SFC also improves workforce productivity and retention. It is an important tool that helps you seize more sales and grow your business. Here are three ways to put this technology to work for your organization.


#1 - Lead Time Reduction

“When can I get it?” is the burning question on many furniture dealers’ and consumers’ minds. Manufacturers can’t afford to waste precious minutes of productivity. Some makers are starting up near-shore operations in Mexico and other locations and need those factories to gain efficiencies and reach output targets as quickly as possible. Regardless of your production location or strategy, all furniture and home furnishings businesses benefit from being able to confidently make — and keep— delivery promises. The shorter the lead time, the better.

SFC helps by exposing downtime, off- standard time, and excess costs that otherwise might go unrecognized. Once illuminated, the sources of this non-productive time can be addressed, reduced or eliminated. For example, are you experiencing bottlenecks on your upholstery lines? By collecting and analyzing real-time manufacturing data at each production workstation or cell, SFC helps businesses pinpoint issues causing problems. Maybe a sewing operator is having an above-average rate of thread breaks, and their machine settings or operating procedures need adjustment? Perhaps absenteeism or turnover is throwing off the line, and you need a data- driven approach to get it back in balance under a variety of staffing scenarios?

Production management technology also provides early visibility to quality issues so that problems can be nipped in the bud as quickly as possible, reducing rework- related delays. Well-managed incentive payroll programs boost productivity, speeding order turnaround time. With IP-Realtime SFC, individual production associates get a real- time view into their productivity, earnings and progress toward incentive goals.

They also see how their manufacturing cell or line is performing. This motivates individuals and teams to achieve optimal output for themselves, their team and their employer. With the large number of workers and operations needed to make a sofa, you have far more data to capture and track than any one supervisor or plant manager can do manually. Rather than rely on tracking by manually updated clipboards, chalkboards or gum sheets, with SFC, you can count on reliable, secure, wireless real-time data collection and management.

Productivity enhancements can be a game-changer for both mass-produced and custom furniture pieces. SFC supports digital documentation of all sewing diagrams and assembly instructions for thousands of unique furniture manufacturing operations. It stores all information in a single, shared location that ensures everyone is always kept up- to-date and working from the same page. For custom styles, IP Realtime can run complex user formulas to structure payroll incentives, reveal costs and provide WIP status, regardless of order quantity.

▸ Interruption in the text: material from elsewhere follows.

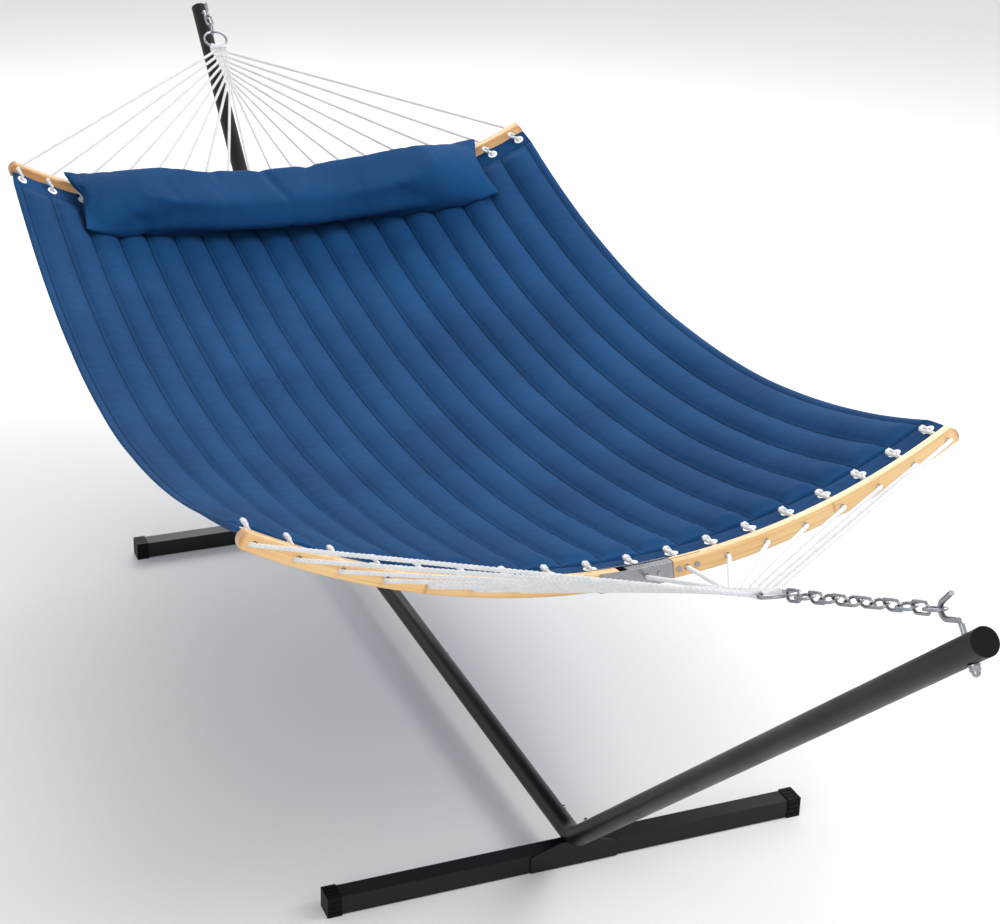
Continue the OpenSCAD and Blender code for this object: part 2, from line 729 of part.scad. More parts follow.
module near_left_bar() { bar_half(near_end, -spreader_l/2, left_wood_end); }
module near_right_bar() { bar_half(near_end, right_wood_start, spreader_l/2); }
module far_left_bar() { far() bar_half(far_end, -spreader_l/2, left_wood_end); }
module far_right_bar() { far() bar_half(far_end, right_wood_start, spreader_l/2); }
module near_fold_channel() { channel(near_end); }
module far_fold_channel() { far() channel(far_end); }
module near_fold_tongue() { tongue(near_end); }
module far_fold_tongue() { far() tongue(far_end); }
module near_fold_pins() { fold_pins(near_end); }
module far_fold_pins() { far() fold_pins(far_end); }

// ---- hems and eyelets
module at_eyelet(e, s) {
  at_arc(s) translate([hem_edge, 0, e[4]]) rotate([0, -e[3], 0])
    translate([-eyelet_in, 0, 0]) children();
}

barrel_d = eyelet_id + 2;

module hem(e) {
  color(fabric_blue) on_bar(e) difference() {
    arc_sweep(-bed_half, bed_half) translate([-e[4], hem_edge]) rotate([0, 0, e[3]])
      translate([0, -hem_w/2]) square([hem_t, hem_w], center = true);
    for (i = [0:hole_count - 1]) at_eyelet(e, hole_at(i)) translate([0, 0, -hem_t])
      cylinder(d = barrel_d + 0.4, h = 2*hem_t);
  }
}

module eyelets(e) {
  flange_t = 0.8;
  color(zinc) on_bar(e) for (i = [0:hole_count - 1]) at_eyelet(e, hole_at(i)) difference() {
    union() {
      translate([0, 0, -hem_t/2 - 0.3]) cylinder(d = barrel_d, h = hem_t + 0.6);
      for (z = [-1, 1]) translate([0, 0, z*(hem_t/2 + 0.25 + flange_t/2) - flange_t/2])
        cylinder(d = eyelet_od, h = flange_t);
    }
    translate([0, 0, -hem_t]) cylinder(d = eyelet_id, h = 2*hem_t);
  }
}

module near_hem() { hem(near_end); }
module far_hem() { far() hem(far_end); }
module near_eyelets() { eyelets(near_end); }
module far_eyelets() { far() eyelets(far_end); }

// ---- quilted bed: a grid of points on its upper face and one on its lower face
module quilt() {
  nu = 24;
  nv = 16;
  row = nv + 1;
  top = [for (i = [0:nu], j = [0:nv]) bed_pt(i/nu, 2*j/nv - 1, quilt_t/2)];
  under = [for (i = [0:nu], j = [0:nv]) bed_pt(i/nu, 2*j/nv - 1, -quilt_t/2)];
  m = len(top);
  function cell(i, j) = i*row + j;
  upper = [for (i = [0:nu - 1], j = [0:nv - 1])
    each [[cell(i, j), cell(i + 1, j), cell(i + 1, j + 1)],
      [cell(i, j), cell(i + 1, j + 1), cell(i, j + 1)]]];
  lower = [for (f = upper) [m + f[0], m + f[2], m + f[1]]];
  rim = concat([for (j = [0:nv - 1]) cell(0, j)], [for (i = [0:nu - 1]) cell(i, nv)],
    [for (j = [nv:-1:1]) cell(nu, j)], [for (i = [nu:-1:1]) cell(i, 0)]);
  walls = [for (k = [0:len(rim) - 1]) let(a = rim[k], b = rim[(k + 1) % len(rim)])
    [a, b, m + b, m + a]];
  color(fabric_blue) polyhedron(concat(top, under), concat(upper, lower, walls));
}

// ---- pillow: a cushion section swept along a curve a little flatter than the far bar's,
// which leans in over the bed, so the ends lie further from the bar than the middle
module pillow() {
  slope = 13;
  n = 28;
  bend_r = spreader_r*pillow_flatter;
  half = pillow_l/2/bend_r*180/PI;
  lowest = spreader_r*(cos(half_arc) - 1);
  rise = spreader_h/2 + pillow_lift - pillow_from_bar*tan(slope);
  lens = [for (k = [0:n - 1]) let(a = 360*k/n)
    [-pillow_t/2*(1 + sign(sin(a))*pow(abs(sin(a)), 0.8)),
     pillow_w/2*sign(cos(a))*pow(abs(cos(a)), 0.6)]];
  color(fabric_blue) far() on_bar(far_end)
    translate([-pillow_from_bar, 0, lowest + rise]) rotate([0, -pillow_lean, 0])
      translate([0, 0, bend_r]) rotate([0, 90, 0]) rotate([0, 0, -half])
        rotate_extrude(angle = 2*half) translate([bend_r, 0]) rotate([0, 0, slope - pillow_lean])
          polygon(lens);
}

near_base_frame();
far_base_frame();
near_left_cap();
near_right_cap();
far_left_cap();
far_right_cap();
near_beam();
far_beam();
near_lower_arm();
near_upper_arm();
far_lower_arm();
far_upper_arm();
near_arm_plug();
far_arm_plug();
near_beam_button();
mid_beam_button();
far_beam_button();
near_arm_button();
near_mid_arm_button();
far_arm_button();
far_mid_arm_button();
near_hook();
far_hook();
near_hook_fastener();
far_hook_fastener();
near_chain();
far_chain();
near_ring();
far_ring();
near_weave();
far_weave();
near_ropes();
far_ropes();
near_left_bar();
near_right_bar();
far_left_bar();
far_right_bar();
near_fold_channel();
far_fold_channel();
near_fold_tongue();
far_fold_tongue();
near_fold_pins();
far_fold_pins();
near_hem();
far_hem();
near_eyelets();
far_eyelets();
quilt();
pillow();
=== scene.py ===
# %% [markdown]
# # A quilted hammock on its steel stand
# This lesson dresses a measured model of a double hammock. The steel, the wooden bars and the
# chains come ready made as the frame. The cloth, the ropes and every finish are made here.
# We begin by loading the frame.

# %% Load the frame
import math

import bmesh
import bpy
import numpy as np
from mathutils import Matrix, Vector
from mathutils.bvhtree import BVHTree


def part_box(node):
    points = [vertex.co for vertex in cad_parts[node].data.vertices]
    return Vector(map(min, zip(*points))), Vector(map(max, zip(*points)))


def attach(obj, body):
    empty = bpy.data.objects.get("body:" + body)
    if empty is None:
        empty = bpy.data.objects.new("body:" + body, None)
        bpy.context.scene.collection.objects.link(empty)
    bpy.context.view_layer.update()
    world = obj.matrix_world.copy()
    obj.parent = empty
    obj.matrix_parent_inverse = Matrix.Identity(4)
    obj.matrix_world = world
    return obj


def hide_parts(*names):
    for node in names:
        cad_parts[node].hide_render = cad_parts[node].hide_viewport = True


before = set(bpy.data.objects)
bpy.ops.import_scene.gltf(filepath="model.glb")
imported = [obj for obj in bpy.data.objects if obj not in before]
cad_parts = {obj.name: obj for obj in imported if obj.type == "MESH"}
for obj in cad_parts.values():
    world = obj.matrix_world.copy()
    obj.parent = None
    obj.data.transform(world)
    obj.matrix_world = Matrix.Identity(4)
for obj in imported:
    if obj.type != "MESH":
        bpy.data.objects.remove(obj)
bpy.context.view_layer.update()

# %% [markdown]
# ## The camera
# A camera is placed by where it stands and by three turns: which way it faces, how far it looks
# down, and a little roll. A 74 mm lens keeps the far end from looking too small. It comes first,
# so that every later piece can be looked at through it.

# %% Place the camera
STANDING_AT = Vector((3.7187, -1.4076, 2.2947))
FACING, LOOKING_DOWN, ROLL = (math.radians(a) for a in (67.027, 24.175, 1.81))
LENS_MM, SENSOR_MM, SHIFT = 73.9, 36, (-0.0079, 0.0008)
forward = Vector((-math.sin(FACING) * math.cos(LOOKING_DOWN),
                  math.cos(FACING) * math.cos(LOOKING_DOWN), -math.sin(LOOKING_DOWN)))
level_right = forward.cross(Vector((0, 0, 1))).normalized()
level_up = level_right.cross(forward)
camera_right = level_right * math.cos(ROLL) + level_up * math.sin(ROLL)
camera_up = level_up * math.cos(ROLL) - level_right * math.sin(ROLL)
camera = bpy.data.objects.new("camera", bpy.data.cameras.new("camera"))
bpy.context.scene.collection.objects.link(camera)
camera.data.lens, camera.data.sensor_width = LENS_MM, SENSOR_MM
camera.data.shift_x, camera.data.shift_y = SHIFT
camera.data.clip_start, camera.data.clip_end = 0.05, 100
turn = Matrix((camera_right, camera_up, -forward)).transposed()
camera.matrix_world = Matrix.Translation(STANDING_AT) @ turn.to_4x4()
bpy.context.scene.camera = camera
print("camera is", round(STANDING_AT.length, 2), "m from the origin")

# %% [markdown]
# ## The studio
# The object stands on a pale floor under soft light. A very large floor has no visible edge, and
# wide area lights give the broad, gentle shine of a photographer's soft boxes. A bright, even
# world fills the shadows, as white studio walls do.

# %% Floor, lights and world
def studio_floor(half_width):
    mesh = bpy.data.meshes.new("studio_floor")
    corners = [(x * half_width, y * half_width, 0) for x, y in ((-1, -1), (1, -1), (1, 1), (-1, 1))]
    mesh.from_pydata(corners, [], [(0, 1, 2, 3)])
    floor = bpy.data.objects.new("studio_floor", mesh)
    bpy.context.scene.collection.objects.link(floor)
    return floor


def soft_light(name, place, aim, width, watts):
    lamp = bpy.data.objects.new(name, bpy.data.lights.new(name, "AREA"))
    lamp.data.shape, lamp.data.size, lamp.data.energy = "DISK", width, watts
    lamp.location = place
    lamp.rotation_euler = (Vector(aim) - Vector(place)).to_track_quat("-Z", "Y").to_euler()
    bpy.context.scene.collection.objects.link(lamp)
    return lamp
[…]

Carolina Custom Leather (CCL) is implementing IP-Realtime SFC to stay continuously informed about productivity and flow for its custom furniture business, which saw sales double in 2020. Most CCL production runs are special orders configured from more than 500 leather and fabric cover options. Customers also choose from a wide variety of furniture sizes, trims, wood finishes, pillow and cushion styles, and other custom features.

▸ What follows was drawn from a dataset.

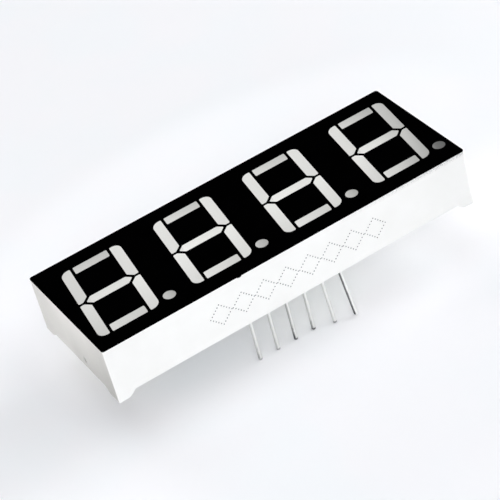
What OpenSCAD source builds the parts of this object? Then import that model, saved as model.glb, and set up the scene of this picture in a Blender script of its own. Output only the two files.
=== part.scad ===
// Four-digit seven-segment LED display module with twelve round leads.
// The origin lies on the seating plane, under the centre of the face: X runs along the module,
// Y towards the tops of the digits and Z up through the face. The leads point down.

/* [Housing] */
// Length of the housing
body_l = 50.3; // [50.2:0.1:62]
// Width of the housing
body_w = 19; // [18.8:0.1:24]
// Depth of the housing, from the lower edge of its walls to its face
body_h = 7; // [6:0.1:10]
// Thickness of the side walls
wall_t = 0.9; // [0.6:0.05:1.1]
// Radius of the upright corners
corner_r = 0.35; // [0.1:0.05:0.8]
// Thickness of the black film on the face
film_t = 0.1; // [0.05:0.01:0.3]
// Diameter of the gate mark on the left end wall
gate_d = 0.6; // [0.3:0.05:1]
// Height of the gate mark's centre above the lower edge of that wall
gate_h = 1.2; // [0.6:0.1:4]
// Depth of the gate mark
gate_depth = 0.25; // [0.05:0.05:0.4]
// Distance of the gate mark from the middle of the end wall
gate_y = -2; // [-5:0.1:5]

/* [Feet] */
// Height of the corner feet under the walls
foot_h = 1; // [0.6:0.1:2]
// Length of a foot's tip along the long wall
foot_l = 1.25; // [0.8:0.05:3]
// Length of a foot's tip along the end wall
foot_w = 1.45; // [0.8:0.05:3]
// Run of a foot's slope along the long wall
slope_l = 1.2; // [0.3:0.1:3]
// Run of a foot's slope along the end wall
slope_w = 1.7; // [0.3:0.1:3]
// Radius of the edges round a foot's tip
foot_r = 0.4; // [0.1:0.05:0.5]

/* [Digits] */
// Height of a digit
digit_h = 14.2; // [11:0.1:15]
// Width of a digit, without its slant
digit_w = 8.14; // [6.5:0.02:8.6]
// Distance from one digit to the next
digit_pitch = 12.7; // [12:0.1:13]
// Lean of the digits from the upright, in degrees
slant = 8; // [0:0.5:10]
// Width of the upright segments
upright_w = 1.34; // [0.9:0.02:1.8]
// Width of the level segments
bar_w = 1.38; // [0.9:0.02:1.8]
// Gap between neighbouring segments
segment_gap = 0.4; // [0.2:0.01:0.5]
// Length of the bevels where the upright segments meet the middle bar
bevel = 0.93; // [0.5:0.01:1.2]
// Radius of a digit's four outer corners
digit_r = 1; // [0.3:0.05:1.2]
// Radius of the other corners of the segments
segment_r = 0.15; // [0.05:0.01:0.2]
// Diameter of the decimal points
dot_d = 1.56; // [1:0.02:1.8]
// Distance of a decimal point's centre from its digit's centre line
dot_x = 4.65; // [4.4:0.05:5]
// Distance of a decimal point's centre below the digit's centre
dot_y = 6.3; // [5:0.1:6.8]

/* [Light cavities] */
// Depth of the light cavities, from the face to the plate's underside
cavity_h = 4.4; // [3:0.1:4.6]
// Size of a cavity at the board, as a share of its window
cavity_taper = 0.72; // [0.6:0.01:0.95]

/* [Circuit board] */
// Thickness of the circuit board
board_t = 1; // [0.8:0.1:1.2]
// Gap round the edge of the board
board_gap = 0.2; // [0.1:0.05:0.4]
// Height of the pads that the board seats on
pad_h = 0.2; // [0.1:0.05:0.4]
// Diameter of those pads
pad_d = 1.2; // [0.8:0.1:1.6]
// Distance of the pads from the board's centre line
pad_y = 3; // [1:0.5:5]
// Depth of resin over the back of the board
resin_t = 1; // [0.8:0.1:1.2]
// Height that the resin creeps up each lead
lead_creep = 0.4; // [0.3:0.05:0.5]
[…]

“Our growth made it extremely difficult to keep up with production details and order status using traditional manual production management methods,” said Tanner Stroud, CCL vice president. “Seeing everything about our operation in real- time will free up considerable time that we currently spend manually walking the floor to determine the status of customer orders.”


#2 Process Visibility

“Where is my order?” is another question that buyers commonly ask. To deliver strong customer service, furniture manufacturers need to know, with precision, the status of every product and order. Supply chain visibility is essential to keep customers apprised of order status. Decision-makers need this information at their fingertips, without requesting reports or asking production managers to shift their focus away from core manufacturing activities.

SFC offers a real-time window into key performance indicators (KPI) and workflow metrics, answering questions such as:

  • What percentage of the order is completed?

  • At what manufacturing stage is a product or order?

  • When is the order expected to be wrapped, packed and ready to ship?

SFC also empowers managers to know the actual labor cost of every individual order and determine if labor cost estimates and engineering standards are valid.

Some furniture manufacturers are taking advantage of the opportunity to link their production management solutions with their enterprise resource planning (ERP) and customer relationship management (CRM) platforms so that internal and external stakeholders have insight into manufacturing information.

Whether your business operates one plant or multiple factories, your production managers and executives need data visualization. SFC data dashboards offer an easy-to-digest view, accessible anytime- anywhere on mobile devices or PCs. This reduces the need for managers to walk the factory floor searching for products and expediting orders.

Visibility to key manufacturing milestones also is valuable for sales representatives. Through a sales portal linked to SFC-generated milestones, sales reps can independently check order status without phone calls, emails or texts to factory personnel. In some cases, furniture manufacturers might want to provide the end customer with direct visibility to order status. After all, whether they are dealers, interior designers or end consumers, everyone has come to expect greater transparency to orders. This “Amazon effect,” as some call it, has increased customer service expectations across industries.

 Production associates value data visualization, too. For example, manufacturing team members and the business benefit when associates can see at a glance how their production cell or line is doing to meet hourly or daily productivity targets. This information can feed straight from the production management solution to large-screen TVs on the factory floor.


#3 Workforce Incentives, Retention and Efficiency

Many manufacturers ask, “How can we increase productivity in this environment?”

Reliable, skilled workers are essential for furniture manufacturers to meet demand and deliver high-quality home furnishings. By putting the latest digital SFC solutions in employees’ hands, businesses empower associates, build morale and improve retention. Advanced production management solutions support manufacturers in managing incentive pay programs, which reward strong performers and motivate teams to work together toward group incentive goals.

 To keep up with growth and enable production teams to produce and earn more, home goods manufacturer Little Birdie recently launched an incentive pay  program. It automated and streamlined the program’s data collection and administration with IP-Realtime. The company specializes in on-demand production of customizable home goods such as pillows, tea towels and tote bags at a Mississippi facility. “We realized that the traditional paper-based gum sheet method of managing incentives was like a hammer and chisel compared to IPE,” said Little Birdie co-founder Tony Hardin. Now the company expects to increase productivity and efficiency by 50 percent or more, without adding staff, he said. “The fact that the system provides us with real-time production information will help us avoid bottlenecks and better balance production lines and flow.”